Recent research into effects of plantations upon the total water balance of catchments includes CSIRO Forestry and Forest Plantations Report ‘Water Use By Tree Plantations in South-East South Australia, (Technical Report No 148, 2004); the Bureau of Rural Sciences ‘Plantation Impacts on Stream Flows- the need for a whole of landscape approach’ report and the Forests and Wood Products Research and Development Corporation ‘Plantations and Water Use: a review’ paper.

Recommendation 8

The Committee recommends that the Commonwealth should, as a matter of urgency, address the impact of Commonwealth-licensed oil drilling on the Latrobe aquifer and propose solutions which respect the rights of groundwater users.

Response: Noted

The Australian Government notes the report by the CSIRO, Falling Water Levels in the Latrobe Aquifer, Gippsland Basin: Determination of Cause and Recommendations for Future Work, published in September 2004. The report concludes that water levels in this aquifer have been falling for several decades, impacting on irrigators and potentially on the wider community through land subsidence.

Whilst acknowledging the impacts of withdrawals by the mining (including coal), irrigation and offshore oil and gas industry, the report was unable to accurately determine the proportion of impacts due to offshore or onshore abstraction and recommended further analysis be undertaken.
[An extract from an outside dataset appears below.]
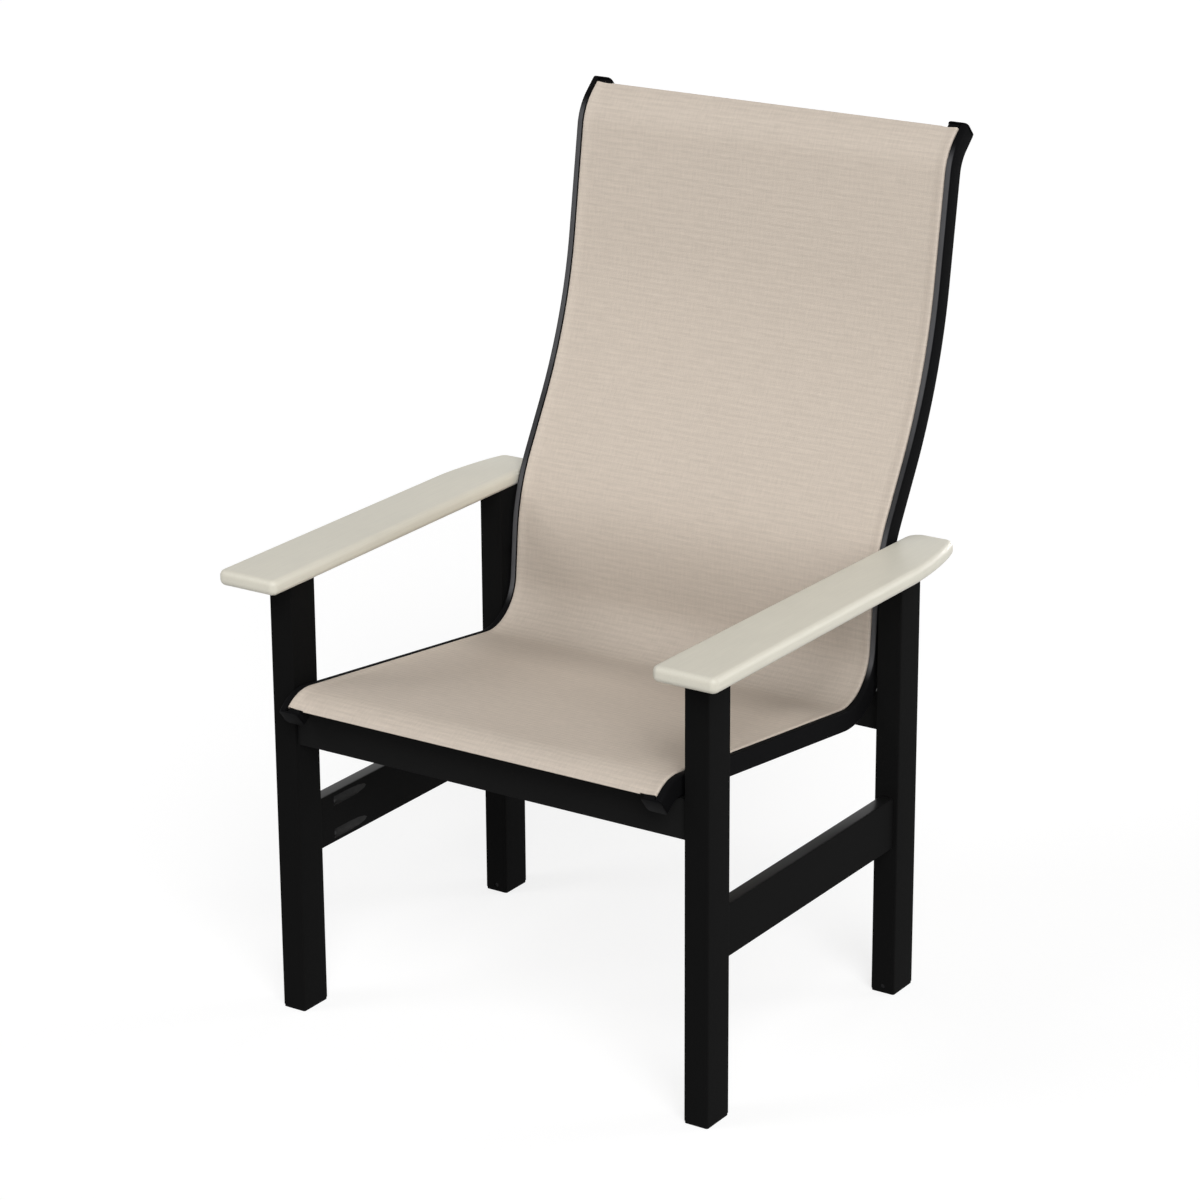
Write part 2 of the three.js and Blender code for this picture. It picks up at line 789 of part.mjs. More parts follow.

The Government has made a commitment, as part of the $2 billion Australian Government Water Fund, to provide funding for research and structural adjustment for the Yarram Irrigators adversely affected by the fall in water levels of the Latrobe Aquifer. Funding would be subject to matching Victorian Government funding. This commitment supports the CSIRO report recommendations, which identify a need for additional scientific research into this issue. The proposed further research will determine how best to answer the problem of declining water levels in the aquifer.